Set down exactly, please, each line from the one containing "make_boards()" through the one containing "before = set(bpy.data.objects)", both lines included, and no other line.
===== Records for the exercise =====
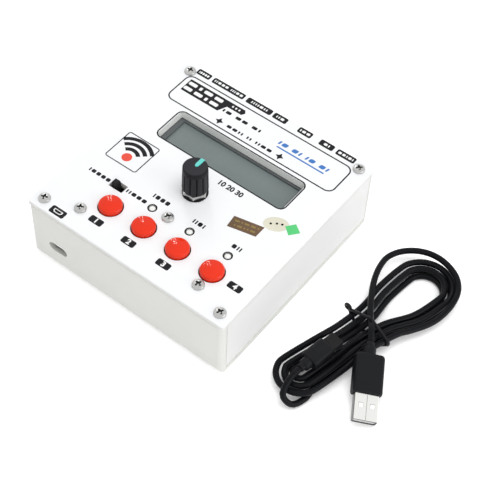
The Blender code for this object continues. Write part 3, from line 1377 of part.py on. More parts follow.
def make_plug_mini():
    frame = plug_mini_frame()
    plug_body("small_plug_body", PLUG_MINI_RELIEF, PLUG_MINI_LENGTH, PLUG_MINI_WIDTH,
              PLUG_MINI_HEIGHT, PLUG_A_ROUND, frame)
    start = PLUG_MINI_RELIEF + PLUG_MINI_LENGTH + SEAT_GAP
    at = frame @ Matrix.Translation(Vector((start, 0.0, 0.0)))
    plug_shell("small_plug_shell", SHELL_MINI_LENGTH, SHELL_MINI_WIDTH, SHELL_MINI_HEIGHT,
               SHELL_MINI_SKIN, at, SHELL_MINI_SKIN)


def main():
    start_scene()
    make_base_tray()
    make_side_panels()
    make_top_panel()
    make_feet()
    make_screws()
    make_panel_spacers()
    make_boards()
    make_display()
    make_buttons()
    make_tact_switches()
    make_lamps()
    make_speed_knob()
    make_potentiometer()
    make_slide_switch()
    make_ports()
    make_sounder()
    make_lead()


main()
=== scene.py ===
"""Dresses the keyer and its lead for a render: surfaces, prints, lamps and camera.

Lengths are in metres in the part's frame: the origin is the middle of the box's
footprint on the bench, +X to the right along its front, +Y away from the user.
"""
import json
import math

import bmesh
import bpy
import numpy as np
from bpy.props import FloatProperty, FloatVectorProperty, IntProperty, PointerProperty
from bpy.types import Operator, Panel, PropertyGroup
from mathutils import Matrix, Vector

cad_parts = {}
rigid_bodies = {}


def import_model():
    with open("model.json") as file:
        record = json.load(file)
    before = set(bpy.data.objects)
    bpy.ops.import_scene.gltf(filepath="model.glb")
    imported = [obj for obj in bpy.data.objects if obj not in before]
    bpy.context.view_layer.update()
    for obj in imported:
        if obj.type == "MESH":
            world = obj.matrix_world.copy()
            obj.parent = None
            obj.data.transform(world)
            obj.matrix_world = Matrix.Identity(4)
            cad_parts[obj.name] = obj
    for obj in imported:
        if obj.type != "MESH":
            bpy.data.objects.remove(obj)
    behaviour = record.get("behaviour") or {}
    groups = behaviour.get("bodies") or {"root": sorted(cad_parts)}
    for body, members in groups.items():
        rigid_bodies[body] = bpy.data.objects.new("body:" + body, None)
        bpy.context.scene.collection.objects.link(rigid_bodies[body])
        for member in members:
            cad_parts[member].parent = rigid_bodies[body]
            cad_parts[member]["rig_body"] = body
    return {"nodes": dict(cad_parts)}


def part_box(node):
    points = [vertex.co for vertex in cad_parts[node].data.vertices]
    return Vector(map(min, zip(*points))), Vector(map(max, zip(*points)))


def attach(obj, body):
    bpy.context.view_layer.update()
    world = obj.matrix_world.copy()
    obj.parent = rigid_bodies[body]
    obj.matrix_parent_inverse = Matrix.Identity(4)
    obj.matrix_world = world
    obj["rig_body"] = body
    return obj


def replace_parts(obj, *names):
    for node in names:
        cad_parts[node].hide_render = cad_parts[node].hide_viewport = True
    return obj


bl_info = {
    "name": "Morse keyer dresser",
    "version": (1, 0, 0),
    "blender": (4, 5, 0),
    "location": "View3D > Sidebar > Keyer",
    "description": "Builds the visible surfaces of a bench keyer and its tied lead",
    "category": "Object",
}

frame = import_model()
MM = 0.001
WIDE_GRAIN = 60.0
GRAIN_DEPTH = 0.05 * MM


def size(name, default, description):
    """A length in metres that a user may change, its default given in millimetres."""
    return FloatProperty(name=name, description=description, default=default * MM,
                         min=0.0, precision=5, unit="LENGTH")


def place(name, default, description):
    """A point or offset in metres, its default given in millimetres."""
    return FloatVectorProperty(name=name, description=description, size=len(default),
                               default=[value * MM for value in default], precision=5,
                               subtype="XYZ" if len(default) == 3 else "NONE", unit="LENGTH")


def colour(name, default, description):
    """A colour that a user may change, each channel from 0 to 1."""
    return FloatVectorProperty(name=name, description=description, size=3, default=default,
                               min=0.0, max=1.0, subtype="COLOR")


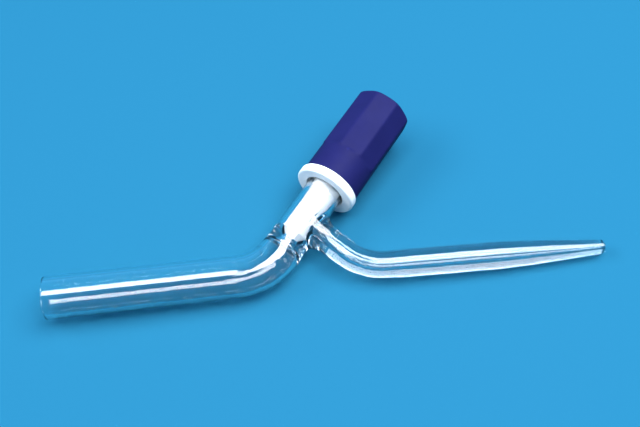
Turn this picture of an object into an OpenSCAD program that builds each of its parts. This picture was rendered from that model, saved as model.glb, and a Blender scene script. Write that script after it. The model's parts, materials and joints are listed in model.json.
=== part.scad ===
// Screw-operated needle-valve stopcock for a burette.
// A blown glass body lies on its side: wide inlet tube, inclined barrel with
// an internal seat, side arm, thick-walled outlet tube and drawn-out jet.
// A white fluoropolymer spindle slides in the barrel. A screw knob, held on
// the barrel by a locking ring, carries the spindle to and from the seat.
//
// Working frame of the modules (before the part is laid down at the end):
//   X along the outlet tube towards the jet, Y across it towards the knob,
//   Z square to the plane that all the glass tubes lie in,
//   origin where the side arm's axis meets the barrel's axis.
// Along the barrel, s is the distance from that origin towards the knob.

/* [Glass tubes] */
// Outside diameter of the inlet tube
inlet_od = 13.2; // [12.6:0.1:13.8]
// Bore of the inlet tube
inlet_id = 10.6; // [10:0.1:11]
// Length of the inlet tube, from the corner of its axis to the cut end
inlet_len = 65.9; // [50:0.1:90]
// Angle between the inlet tube and the outlet tube, as blown
inlet_skew = 1.6; // [0:0.1:3]
// Outside diameter of the outlet tube
outlet_od = 8.8; // [8.6:0.1:9.4]
// Bore of the side arm and the outlet tube
outlet_id = 2.6; // [2:0.1:3.2]
// Length of the outlet tube and jet, from the corner of its axis to the tip
outlet_len = 76.8; // [65:0.1:100]
// Length of the drawn-out jet
jet_len = 35.8; // [30:0.1:38]
// Outside diameter of the jet at its tip
jet_od = 4.3; // [3.6:0.1:4.8]
// Bore of the jet at its tip
jet_id = 1; // [0.6:0.1:1.4]
// Outside diameter of the side arm and its bend
arm_od = 8.4; // [8:0.1:8.6]
// Radius of both bends at the tube axis
bend_r = 18; // [16.5:0.1:18.5]

/* [Glass barrel] */
// Angle of the barrel's axis from the outlet tube's axis
barrel_angle = 51.5; // [48:0.1:55]
// Angle of the side arm below the outlet tube's direction
arm_angle = 45.6; // [43:0.1:48]
// Distance along the barrel from the side arm to the inlet's corner
inlet_corner = 21.8; // [21.6:0.1:24]
// Distance along the side arm from the barrel to the outlet's corner
arm_corner = 24.3; // [23.5:0.1:28]
// Outside diameter of the barrel
barrel_od = 12.4; // [12.2:0.1:12.8]
// Bore of the barrel
barrel_id = 9.6; // [9.4:0.1:9.8]
// Outside diameter of the moulded thread at the barrel's mouth
thread_od = 14.4; // [14:0.1:14.6]
// Diameter of the hole in the seat
seat_id = 3.8; // [3:0.1:4.2]

/* [Spindle and seals] */
// Diameter of the spindle's lower stem
stem_d = 8.6; // [8.2:0.1:8.8]
// Diameter of the spindle's neck, where the knob holds it
neck_d = 5; // [4.6:0.1:5.2]
// Section diameter of the sealing rings
ring_section = 1.5; // [1.3:0.1:1.6]

/* [Knob] */
// Distance across the corners of the eight-sided grip
grip_d = 20.2; // [19.4:0.1:20.4]
// Diameter of the round skirt
skirt_d = 19.2; // [18.6:0.1:19.4]
// Length of the round skirt
skirt_len = 10; // [7:0.5:13]
// Length of the knob
knob_len = 34.4; // [34:0.1:38]
// Radius at the knob's far end
knob_round = 1; // [1:0.1:2.6]
// Turn of the grip's corners about the barrel axis
grip_phase = 29; // [0:1:44]
// Outside diameter of the locking ring
lock_od = 20.6; // [20.2:0.1:21.4]
// Thickness of the locking ring's flange
lock_t = 3; // [2:0.1:3.2]

/* [Hidden] */
$fn = 96;

// how far straight tubes run into the bends, and the fine step there
lap = 0.4;
step = 0.04;

// stations along the barrel axis, s
s_seat = -9;            // narrow edge of the seat cone
s_cone = -6;            // wide edge of the seat cone
s_lock = 12.6;          // lower face of the locking ring
s_mouth = s_lock + lock_t + 0.05; // mouth of the knob
s_thread = 26.4;        // lower end of the moulded thread
s_top = 36;             // fire-polished mouth of the barrel
s_web = s_top + 1.5;    // underside of the knob's inner web
t_web = 3;              // thickness of that web
s_end = s_mouth + knob_len;       // far end of the knob
s_recess = s_web + t_web;
cap_t = 2;

// bends
inlet_turn = barrel_angle - inlet_skew;
inlet_tan = bend_r * tan(inlet_turn / 2);
arm_tan = bend_r * tan(arm_angle / 2);
s_bend = -(inlet_corner - inlet_tan);       // where the lower bend begins
inlet_x = -inlet_corner * cos(barrel_angle);
inlet_y = -inlet_corner * sin(barrel_angle);
outlet_x = arm_corner * cos(arm_angle);
outlet_y = -arm_corner * sin(arm_angle);

// How the part lies: the inlet tube beside its bend, the outlet tube where
// its jet begins and the lower rim of the locking ring touch the surface.
// The height of the tube plane is h(x, y) = rest_a + rest_b x + rest_c y.
ax = inlet_x - inlet_tan * cos(inlet_skew);
ay = inlet_y - inlet_tan * sin(inlet_skew);
bx = outlet_x + outlet_len - jet_len;
by = outlet_y;
cx = s_lock * cos(barrel_angle);
cy = s_lock * sin(barrel_angle);
ha = inlet_od / 2;
hb = outlet_od / 2;
hc = lock_od / 2 * 0.993;
den = (bx - ax) * (cy - ay) - (cx - ax) * (by - ay);
rest_b = ((hb - ha) * (cy - ay) - (hc - ha) * (by - ay)) / den;
rest_c = ((bx - ax) * (hc - ha) - (cx - ax) * (hb - ha)) / den;
pitch = -atan(rest_b);
roll = atan(rest_c * cos(atan(rest_b)));
rest_z = ha - rest_b * ax - rest_c * ay - 0.0113;
// middle of the part's footprint
mid_x = 7.01;
mid_y = 9.71;

// moves a shape modelled along +Z to the barrel axis; Y of the shape stays
// square to the tube plane
module on_barrel() {
    rotate([0, 0, barrel_angle]) rotate([0, 90, 0]) rotate([0, 0, 90]) children();
}

// lays the whole part on its resting points
module at_rest() {
    translate([-mid_x, -mid_y, rest_z]) rotate([0, pitch, 0]) rotate([roll, 0, 0]) children();
}

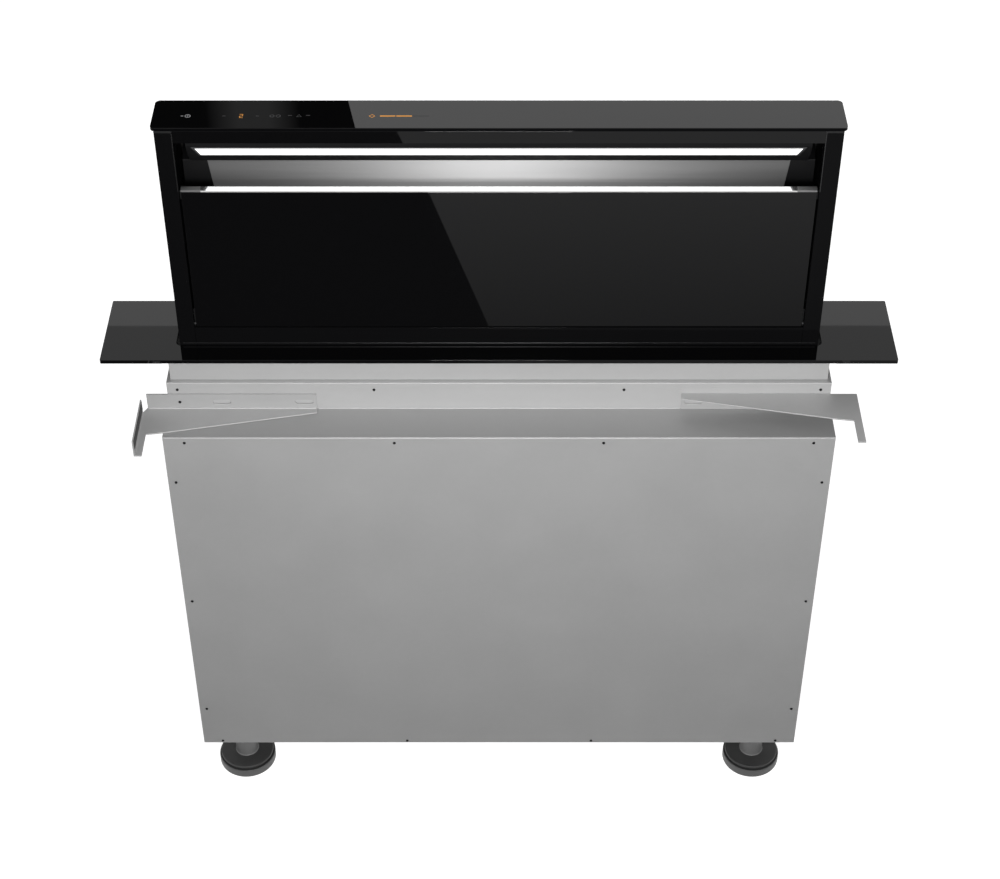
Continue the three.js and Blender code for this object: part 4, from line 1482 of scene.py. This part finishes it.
@dataclass
class TouchControls:
    """Marks under the cap's glass: lit ones in amber and white, and unlit ones."""

    top: float = 1163.5
    thickness: float = 0.08
    line: float = 29.8  # how far back the marks stand
    stroke: float = 1.1

    def bar(self, low: Span, high: Span) -> Workpiece:
        """Returns a flat bar between two corners on the cap."""
        return Workpiece.block(
            "mark",
            (low[0], low[1], self.top - self.thickness),
            (high[0], high[1], self.top),
        )

    def ring(self, x: float, radius: float, sides: int = 24) -> Workpiece:
        """Returns a flat ring; with four sides it is a diamond."""
        low, high = self.top - self.thickness, self.top
        inner = radius - self.stroke
        profile = [(inner, low), (radius, low), (radius, high), (inner, high)]
        return Workpiece.turned("mark", profile, (x, self.line, 0), sides=sides, ring=True)

    def digit(self, x: float, width: float = 4.4, height: float = 8.8) -> list[Workpiece]:
        """Returns a seven-segment 2, the fan level, as its five lit segments."""
        left, right, s = x - width / 2, x + width / 2, self.stroke * 0.75
        low, high, mid = self.line - height / 2, self.line + height / 2, self.line
        return [
            self.bar((left, high - s), (right, high)),
            self.bar((right - s, mid + s / 2), (right, high - s)),
            self.bar((left, mid - s / 2), (right, mid + s / 2)),
            self.bar((left, low + s), (left + s, mid - s / 2)),
            self.bar((left, low), (right, low + s)),
        ]

    def gather(self, name: str, marks: list[Workpiece], finish: Finish) -> None:
        """Joins marks of one finish into a piece of the tower."""
        marks[0].obj.name = marks[0].obj.data.name = name
        marks[0].joined(marks[1:]).dress(finish).fit(Body.TOWER)

    def build(self) -> None:
        """Builds the marks."""
        line = self.line
        lit = self.digit(-331.8)
        lit.append(self.ring(-163.3, 4.2, 4))
        lit += [
            self.bar((start, line - 1.3), (end, line + 1.3))
            for start, end in ((-153.0, -133.4), (-132.0, -112.0))
        ]
        self.gather("fan_level_marks", lit, AMBER_INK)
        white = [
            self.ring(-400.6, 3.8),
            self.bar((-409.5, line - 0.7), (-406.2, line + 0.7)),
            self.bar((-401.1, line - 2.0), (-400.1, line + 2.0)),
        ]
        self.gather("lamp_key_mark", white, WHITE_INK)
        dim = [self.bar((-110.6, line - 0.9), (-90.0, line + 0.9))]
        dim += [self.bar((x - 2, line - 0.7), (x + 2, line + 0.7)) for x in (-354.0, -311.0)]
        dim += [self.ring(x, 3.2) for x in (-292.0, -284.0)]
        dim += [
            self.bar((x - 2.6, line + 0.9), (x + 2.6, line + 2.1))
            for x in (-269.0, -245.7)
        ]
        dim += [self.ring(-257.3, 4.0, 3)]
        self.gather("unlit_key_marks", dim, FAINT_INK)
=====
### Answer to this task
    make_boards()
    make_display()
    make_buttons()
    make_tact_switches()
    make_lamps()
    make_speed_knob()
    make_potentiometer()
    make_slide_switch()
    make_ports()
    make_sounder()
    make_lead()


main()
=== scene.py ===
"""Dresses the keyer and its lead for a render: surfaces, prints, lamps and camera.

Lengths are in metres in the part's frame: the origin is the middle of the box's
footprint on the bench, +X to the right along its front, +Y away from the user.
"""
import json
import math

import bmesh
import bpy
import numpy as np
from bpy.props import FloatProperty, FloatVectorProperty, IntProperty, PointerProperty
from bpy.types import Operator, Panel, PropertyGroup
from mathutils import Matrix, Vector

cad_parts = {}
rigid_bodies = {}


def import_model():
    with open("model.json") as file:
        record = json.load(file)
    before = set(bpy.data.objects)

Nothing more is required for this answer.